今回の企画は先生だけでなく、弟子世代と孫弟子世代を調べることで一連の流れがあるかどうかを検証できる興味深いものでした。学生の皆様にとっては普段とは異なった事柄で難解なこともあったかと思います。
今回は既に空間としてできあがってるものに対して、現物や資料からどのように読みとったのかということを成果としてとりまとめる必要がありました。しかし、その作業は規模の大小や新規、改修案件関わらず、提案をするための一作業として、分野を問わず試みる作業かと思います。そして様々な切口からの発表がありましたが、その切口の一つずつが引き出しの一つずつであり、今後の役に立つものであります。
皆様のじっくりと読みとられた力に今後を期待するのと私自身改めて考えたり、刺激を大いに受けることができました。
皆様と共有できた時間に感謝いたします。」
■マレスコメント
「1957年に森蘊先生は奈良女子大学の非常勤として「日本美術史」という講義を担当しました。半年だけの講義で、副題が「日本住宅庭園史」だったようです。授業の詳細は定かではありませんが、森先生が当時に出版した通史の内容に従って、浄瑠璃寺や桂離宮など、古代から近世までの歴史的な日本庭園を紹介したと思われます。しかし、まさか72年後に自分の業績とその系譜が同じ奈良女子大学の大学院生の自由課題になるとは、想像もしていなかったことでしょう。
根元先生に初めてお会いした時は具体的に何をどのようにするのかは、まったく決めていませんでした。とりあえず、今の奈良女子大生に森蘊の庭を知ってもらう、また奈良の庭について考えるきっかけになればいいなと漠然と思っていただけです。結局、私たち教員は庭師と一緒に組んで見学を企画し、あとは学生の想像に任せました。

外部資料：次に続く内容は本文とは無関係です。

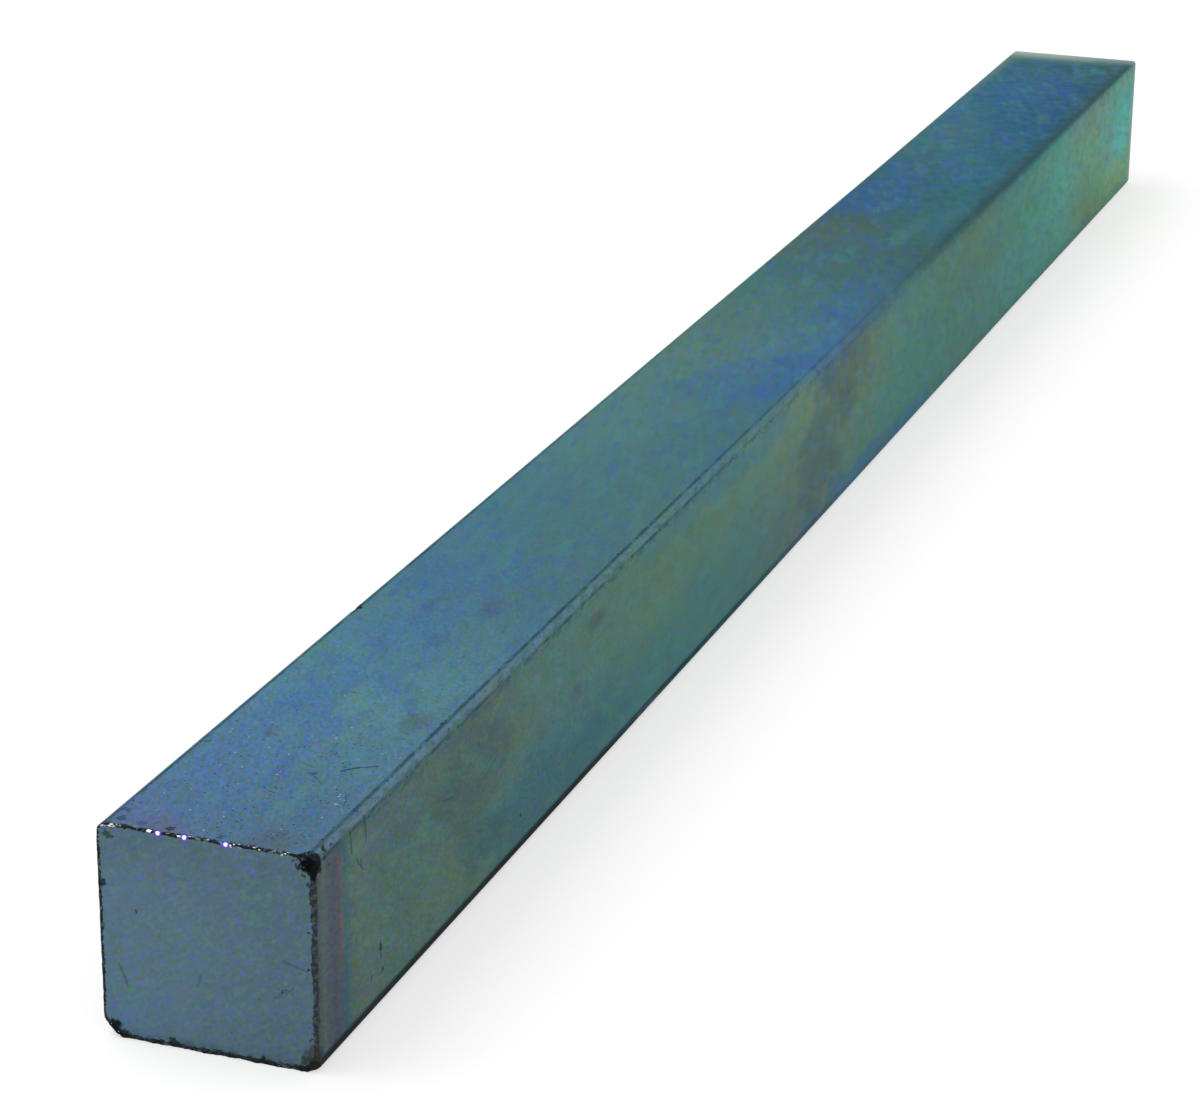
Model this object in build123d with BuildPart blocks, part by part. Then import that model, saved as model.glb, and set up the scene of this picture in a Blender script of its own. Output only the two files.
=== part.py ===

その結果は造園の過去と未来を結びつけているように感じました。
森先生が活動していた昭和後期は高度経済成長期の真っ最中でした。日本各地で土地開発が進むにつれて、発掘調査で様々な遺跡が発見されました。当時の大きなテーマはそのような文化財の保存と修理、または復元でした。それらの発見によって歴史が書きなおされ、そして日本という国のアイデンティティーも新しくつくりあげられました。しかし、あれから世界は大きく変わりました。永遠な経済成長の神話はもうとっくに崩壊され、そして地球温暖化や自然災害などの気候変動問題によって人間と自然の関わり方が再び問われています。それも日本という国に限らず、地球に住んでいる全人類が直面している問題です。
このような状況の中で、現役の大学院生たちは過去から何を学び、未来のために何を創造するのか?どのような生活環境を求めているのか?奈良の未来をどう考えているのか?そのような質問への答えの一部がここにあるように思います。」